Este miércoles termina la primera temporada de Fariña, la serie que ha revolucionado el panorama televisivo español en abierto

No. Fariña no es el Narcos español. Ni Sito Miñanco, el Padrino Ibérico. Los Charlines no son los Soprano gallegos ni Esther Lago, la Reina del Sur. De la ría, tampoco. Fariña es Fariña. Lo es en su forma y en su fondo. También en su foco. Pero, sobre todo, es más nuestra que el bombo de Manolo o las obras de Berlanga. Las comidas alrededor de la mesa en el restaurante de Terito para conversar sobre los asuntos importantes y sobre lo más banal del mundo o esos lacados tan de Alaska. Y Galicia, la de los gallegos, retratada en su más hiriente dualidad: con esa naturaleza que a veces te da y otras, las más, te quita.
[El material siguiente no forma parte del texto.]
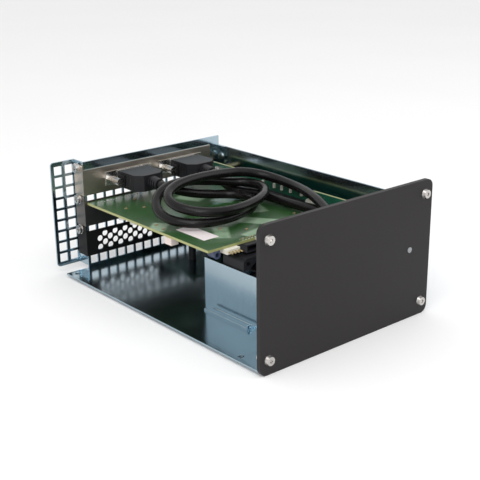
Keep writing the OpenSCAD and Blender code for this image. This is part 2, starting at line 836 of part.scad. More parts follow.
module port_sockets() color("Silver") for (x = port_x) {
    z = io_top + port_h / 2;
    translate([io_x0 + x, y_in, z]) rotate([90, 0, 0]) {
        difference() {
            linear_extrude(port_l) oval(port_w, port_h);
            translate([0, 0, -overrun]) linear_extrude(port_l - port_back + overrun)
                oval(port_w - 2 * port_wall, port_h - 2 * port_wall);
        }
        translate([-tongue_w / 2, -tongue_t / 2, port_wall])
            cube([tongue_w, tongue_t, port_l - port_wall - port_back / 2]);
    }
}

module power_socket() color([0.1, 0.1, 0.1]) {
    x = io_x0 + jack_x;
    z = io_top + jack_h / 2;
    y1 = y_brk - fit_gap;
    difference() {
        union() {
            box(x - jack_w / 2, x + jack_w / 2, y1 - jack_l, y1, io_top, io_top + jack_h);
            rod_y(x, y1 - overrun, y_in, z, jack_nose_d);
        }
        rod_y(x, y_in - jack_depth, y_in + overrun, z, jack_bore_d);
    }
    rod_y(x, y_in - jack_depth - overrun, y_in - bracket_t, z, jack_pin_d);
}

module board_link() color([0.12, 0.12, 0.13]) {
    y = io_y0 + io_l / 2;
    box(bridge_x - link_w, bridge_x, y - link_l / 2, y + link_l / 2, io_top, io_top + link_h);
}

module card_board() color([0.16, 0.42, 0.2]) {
    key0 = slot_y1 - slot_wall - key_y - key_w - groove_gap;
    key1 = slot_y1 - slot_wall - key_y + groove_gap;
    tip = slot_x + edge_in;
    difference() {
        union() {
            box(card_x0, card_x1, card_y0, card_y1, card_bottom, card_top);
            box(card_x1 - overrun, tip, slot_y0 + slot_wall + fit_gap, key0, card_bottom, card_top);
            box(card_x1 - overrun, tip, key1, slot_y1 - slot_wall - fit_gap, card_bottom, card_top);
        }
        for (x = card_ear_x)
            rod_z(card_x0 + x, y_brk - card_ear_l / 2, card_bottom - overrun, card_top + overrun,
                screw3_d + fit_gap);
    }
}

module card_contacts() color("Gold") {
    tip = slot_x + edge_in - contact_inset / 2;
    start = slot_y0 + slot_wall + fit_gap + contact_inset / 2;
    key0 = slot_y1 - slot_wall - key_y - key_w - 2 * contact_w;
    key1 = slot_y1 - slot_wall - key_y;
    for (i = [0 : contact_count - 1]) {
        y = start + i * contact_pitch;
        if (y < key0 || y > key1) if (y + contact_w < slot_y1 - slot_wall - fit_gap) {
            box(tip - contact_l, tip, y, y + contact_w, card_top, card_top + contact_t);
            box(tip - contact_l, tip, y, y + contact_w, card_bottom - contact_t, card_bottom);
        }
    }
}

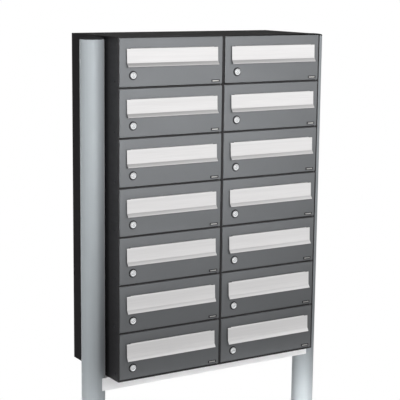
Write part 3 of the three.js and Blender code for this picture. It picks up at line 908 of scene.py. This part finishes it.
class MAILBOX_OT_stage(bpy.types.Operator):
    """Lay the floor, hang the lights and set up the camera"""
    bl_idname = "mailbox.stage"
    bl_label = "Floor, lights and camera"

    def execute(self, context):
        self.floor(context)
        self.lights(context)
        self.camera(context)
        context.scene.view_settings.view_transform = "Standard"
        return {"FINISHED"}

    def floor(self, context):
        """A white floor; what metal mirrors of it is duller close to the unit than far away."""
        mesh_data = bmesh.new()
        bmesh.ops.create_grid(mesh_data, x_segments=1, y_segments=1, size=FLOOR_REACH)
        mesh = bpy.data.meshes.new("floor")
        mesh_data.to_mesh(mesh)
        mesh_data.free()
        material, tree, shader = new_material("Studio floor")
        tree.nodes.remove(shader)
        light = self.light_mix(tree, self.floor_mirrored(tree))
        glow = add_node(tree, "ShaderNodeEmission")
        tree.links.new(light, glow.inputs["Strength"])
        tree.links.new(glow.outputs["Emission"], tree.nodes["Material Output"].inputs["Surface"])
        mesh.materials.append(material)
        floor = bpy.data.objects.new("floor", mesh)
        context.scene.collection.objects.link(floor)

    def floor_mirrored(self, tree):
        """Duller within a few metres of the unit, and dark behind its front."""
        place = add_node(tree, "ShaderNodeNewGeometry")
        distance = add_node(tree, "ShaderNodeVectorMath", operation="LENGTH")
        tree.links.new(place.outputs["Position"], distance.inputs[0])
        near = map_range(tree, distance.outputs["Value"], 1.5, 9.0, 0.52, 1.0)
        parts = add_node(tree, "ShaderNodeSeparateXYZ")
        tree.links.new(place.outputs["Position"], parts.inputs["Vector"])
        front = map_range(tree, parts.outputs["Y"], -0.3, 0.3, 1.0, 0.05)
        return math_node(tree, "MULTIPLY", near, front)

    def light_mix(self, tree, mirrored):
        """White as a backdrop, a given light in mirrors, and a soft ambient light on matt surfaces."""
        path = add_node(tree, "ShaderNodeLightPath")
        value = map_range(tree, path.outputs["Is Glossy Ray"], 0.0, 1.0, AMBIENT, mirrored)
        return map_range(tree, path.outputs["Is Camera Ray"], 0.0, 1.0, value, BACKDROP_WHITE)

    def lights(self, context):
        world = bpy.data.worlds.new("Studio")
        world.use_nodes = True
        tree = world.node_tree
        background = tree.nodes["Background"]
        background.inputs["Color"].default_value = (1.0, 1.0, 1.0, 1.0)
        light = self.light_mix(tree, self.sky_mirrored(tree))
        tree.links.new(light, background.inputs["Strength"])
        context.scene.world = world
        self.area(context, "Key softbox", place=(-0.6, -2.6, 1.80), aim=(-0.1, -0.15, 1.54),
                  width=1.4, height=0.5, watts=6.4, spread=48)
        self.area(context, "Low softbox", place=(-0.7, -2.3, 0.18), aim=(0.0, -0.1, 0.22),
                  width=1.8, height=0.3, watts=5.6, spread=16)
        self.area(context, "Side softbox", place=(-3.2, -0.40, 0.4), aim=(-0.4, -0.05, 0.4),
                  width=0.8, height=1.6, watts=54.0)
        self.area(context, "Rim softbox", place=(-2.6, 1.6, 0.7), aim=(-0.42, -0.05, 0.6),
                  width=0.8, height=2.4, watts=36.0)
        self.area(context, "Rear softbox", place=(1.2, 3.4, 2.1), aim=(0.0, 0.1, 1.1),
                  width=2.4, height=2.4, watts=90.0)

    def sky_mirrored(self, tree):
        """Bright in front of the unit up to half height, dark overhead and behind."""
        coordinates = add_node(tree, "ShaderNodeTexCoord")
        parts = add_node(tree, "ShaderNodeSeparateXYZ")
        tree.links.new(coordinates.outputs["Generated"], parts.inputs["Vector"])
        front = map_range(tree, parts.outputs["Y"], -0.05, 0.3, 1.28, 0.10)
        up = map_range(tree, parts.outputs["Z"], 0.40, 0.85, 1.0, 0.15)
        return math_node(tree, "MULTIPLY", front, up)

    def area(self, context, name, place, aim, width, height, watts, spread=180):
        """A softbox that lights the unit but isn't mirrored in it."""
        light = bpy.data.lights.new(name, "AREA")
        light.shape = "RECTANGLE"
        light.size = width
        light.size_y = height
        light.energy = watts
        light.spread = math.radians(spread)
        lamp = bpy.data.objects.new(name, light)
        direction = Vector(aim) - Vector(place)
        lamp.location = place
        lamp.rotation_euler = direction.to_track_quat("-Z", "Y").to_euler()
        lamp.visible_glossy = False
        context.scene.collection.objects.link(lamp)

    def camera(self, context):
        settings = context.scene.mailbox_camera
        data = bpy.data.cameras.new("Camera")
        data.lens = settings.lens
        camera = bpy.data.objects.new("Camera", data)
        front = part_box("door_left_1")[0][1]
        aim = Vector((settings.aim_x, front, settings.aim_height))
        azimuth, elevation = settings.azimuth, settings.elevation
        back = Vector((math.sin(azimuth) * math.cos(elevation),
                       -math.cos(azimuth) * math.cos(elevation),
                       math.sin(elevation)))
        right = Vector((math.cos(azimuth), math.sin(azimuth), 0.0))
        up = back.cross(right)
        turn = Matrix((right, up, back)).transposed().to_4x4()
        roll = Matrix.Rotation(settings.roll, 4, "Z")
        camera.matrix_world = Matrix.Translation(aim + back * settings.distance) @ turn @ roll
        context.scene.collection.objects.link(camera)
        context.scene.camera = camera


# ---- Panel, registration, run ----------------------------------------------------------------

PIECES = (
    MAILBOX_OT_stage,
    MAILBOX_OT_cases,
    MAILBOX_OT_doors,
    MAILBOX_OT_flaps,
    MAILBOX_OT_locks,
    MAILBOX_OT_name_plates,
    MAILBOX_OT_coupling_screws,
    MAILBOX_OT_posts,
)


class MAILBOX_PT_unit(bpy.types.Panel):
    """Lists the pieces of the mailbox unit"""
    bl_idname = "MAILBOX_PT_unit"
    bl_label = "Mailbox unit"
    bl_space_type = "VIEW_3D"
    bl_region_type = "UI"
    bl_category = "Mailbox"

    def draw(self, context):
        for piece in PIECES:
            self.layout.operator(piece.bl_idname)


CLASSES = (MailboxColours, MailboxSizes, MailboxCamera, *PIECES, MAILBOX_PT_unit)


def register():
    for cls in CLASSES:
        bpy.utils.register_class(cls)
    bpy.types.Scene.mailbox_colours = PointerProperty(type=MailboxColours)
    bpy.types.Scene.mailbox_sizes = PointerProperty(type=MailboxSizes)
    bpy.types.Scene.mailbox_camera = PointerProperty(type=MailboxCamera)


def unregister():
    for name in ("mailbox_colours", "mailbox_sizes", "mailbox_camera"):
        delattr(bpy.types.Scene, name)
    for cls in reversed(CLASSES):
        bpy.utils.unregister_class(cls)


def main():
    register()
    for piece in PIECES:
        group, name = piece.bl_idname.split(".")
        getattr(getattr(bpy.ops, group), name)()


if __name__ == "__main__":
    main()
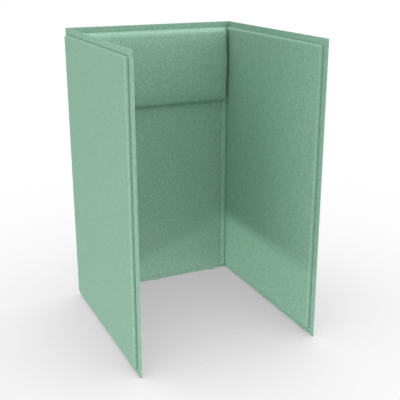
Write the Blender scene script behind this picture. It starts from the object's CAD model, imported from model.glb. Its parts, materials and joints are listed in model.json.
import json
from math import atan2, cos, exp, pi, radians, sin, tan

import bmesh
import bpy
import numpy as np
from mathutils import Matrix, Vector, noise

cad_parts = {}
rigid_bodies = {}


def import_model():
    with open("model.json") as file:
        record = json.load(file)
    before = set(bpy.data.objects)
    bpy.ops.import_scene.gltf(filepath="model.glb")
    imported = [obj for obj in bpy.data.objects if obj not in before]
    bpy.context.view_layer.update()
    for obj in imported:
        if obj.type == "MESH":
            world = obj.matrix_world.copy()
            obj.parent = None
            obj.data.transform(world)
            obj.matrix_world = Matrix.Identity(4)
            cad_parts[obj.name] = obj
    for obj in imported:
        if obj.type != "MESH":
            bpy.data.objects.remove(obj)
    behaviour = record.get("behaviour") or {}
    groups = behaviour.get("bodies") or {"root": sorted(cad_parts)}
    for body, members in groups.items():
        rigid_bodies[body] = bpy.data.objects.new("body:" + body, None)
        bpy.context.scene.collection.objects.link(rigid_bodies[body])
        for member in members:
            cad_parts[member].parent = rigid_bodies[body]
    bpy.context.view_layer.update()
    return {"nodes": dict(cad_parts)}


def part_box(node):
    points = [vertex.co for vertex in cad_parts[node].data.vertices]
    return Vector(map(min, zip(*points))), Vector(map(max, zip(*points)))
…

No hay nada de cartón en esta representación regional que mira a la realidad como único referente desde los principios formales de la televisión. Se respira verdad. Y la sal del Atlántico. Y el hedor de las anchoas. Decir lo contrario sería una falta de respeto.

A través del relato de una Galicia en coma, en la que un 23% de paro tentaba a sus habitantes a decantarse por los fáciles derroteros, el contrabando y el narcotráfico, la serie nos introduce en una atmósfera costumbrista y mafiosa, creada por medio de un excelente acabado formal que encuentra en la música –ay, Iván Ferreiro en la cabecera– y la fotografía sus máximos pilares. El espectador no puede escapar. ¿De qué? De sus detalles, de sus referencias. Fariña da un salto al vacío en su retrato de nuestra realidad, olvida las tramas artificiales de otras series en prime time y habla de lo que sabe: nuestra historia. Y eso conquista a un público que hasta ahora había consumido más historia estadounidense por su presencia preeminente en las ficciones americanas. Para la audiencia escuchar los nombres de Garzón o de Rajoy es como ver su ciudad en el telediario o en El Tiempo.

Pero Fariña es Fariña también por sus personajes, perfectamente cincelados mediante un exquisito guion que tan pronto te acaricia como te araña y mejor interpretados. Javier Rey lo borda en su papel de antihéroe, pero Carlos Blanco (Oubiña), Antonio Durán Morris (Charlín), Manuel Lourenzo (Terito), Isabel Neveira (Pilar Charlín), en conjunto, catapultan este reparto a un nivel coral de gran caletre. Digo coral por el acierto igual de todo el reparto, al tiempo que cada uno adquiere el protagonismo necesario para desarrollar su narración, pero perdonen aquí las veleidades de quien escribe estas líneas, porque un actor se sale de la pantalla (y es justo recalcarlo): Tristán Ulloa, ese sargento encorvado siempre con una pulla o un pitillo en la boca, tan cáustico, tan cortante que te desacelera y te ajetrea a la par. Un buenazo que, en ocasiones, tiene que hacer cosas malas, obedeciendo, en el fondo, un código de férreas convicciones, aunque estas se hayan desgastado con el tiempo. Ulloa está pletórico; a veces, dan ganas de abrazarle. O por lo menos a mí.

La serie inspirada en la novela de Nacho Carretero constituye una ola nueva, rompedora, con una estética inaudita en la televisión en abierto, más concentrada hasta ahora en relatos fáciles para contentar al respetable, conformista en sus gustos y en sus pretensiones: los claroscuros, los movimientos de cámara, las persecuciones en el mar son algunos exponentes de su belleza.

Los finales de temporada siempre son determinantes para la aprobación o el rechazo del público, pero Fariña, pase lo que pase, ya ha sido un éxito. Decir lo contrario sería una falta de respeto.